To be sure, one of the things least like any Batman-comic is that the script dispenses with the traditional depiction of the hero as the essence of masculine competence. Keaton's Bruce Wayne is the harbinger of many twitchy Tim Burton protagonists to come, and Wayne's devotion to his crimefighting career is something less than absolute. After one hookup with Vicki, Wayne seriously thinks about revealing his identity to her-- possibly the writers' way of keeping him sympathetic to female members of the audience. Wayne's attempt to come clean is foiled by the Joker's own attempts to romance Vicki-- surely the least well-conceived scene in the movie-- but later in the film, Alfred gets the same message across. Subsequent jokes about the faithful butler allowing the girlfriend into the Batcave don't take into account that the old fellow essentially does the same thing Wayne himself meant to do. This allows the audience to identify with the bond between Vicki and her double-identity lover, even though further sequels in the Bat-series dropped her character entirely.

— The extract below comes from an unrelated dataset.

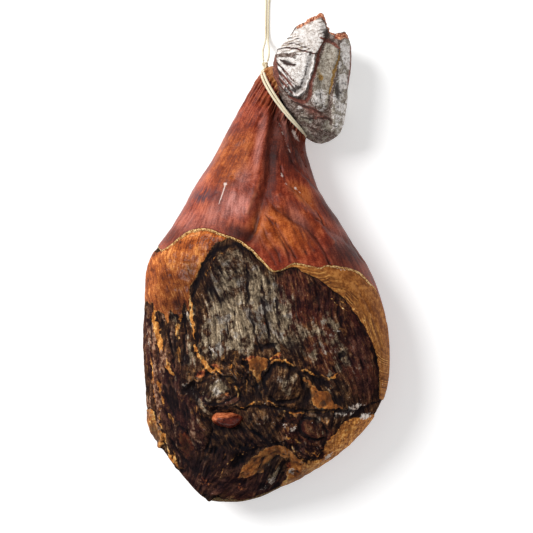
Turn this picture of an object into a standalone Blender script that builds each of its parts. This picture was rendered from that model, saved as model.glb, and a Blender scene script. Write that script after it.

For all the positioning of Joker as the funhouse-mirror version of Batman's own obsession, BATMAN '89 could have been a snooze-fest without Burton's ability to keep the film on track with regard to wild, pulpy action-scenarios tinged with morbid humor, just like his previous success BEETLEJUICE. There are various elements that a purist won't enjoy, such as casting aside Batman's swashbuckling athletics in favor of "Armored Bat-Dude," which was a major deviation from Frank Miller in particular. Still, after the success of the movie, the floodgates opened as never before, and even though a lot of the nineties films were less than impressive, at least they were deficient in the same way as any other film aimed at a general audience, rather than for having failed to appeal to juveniles alone.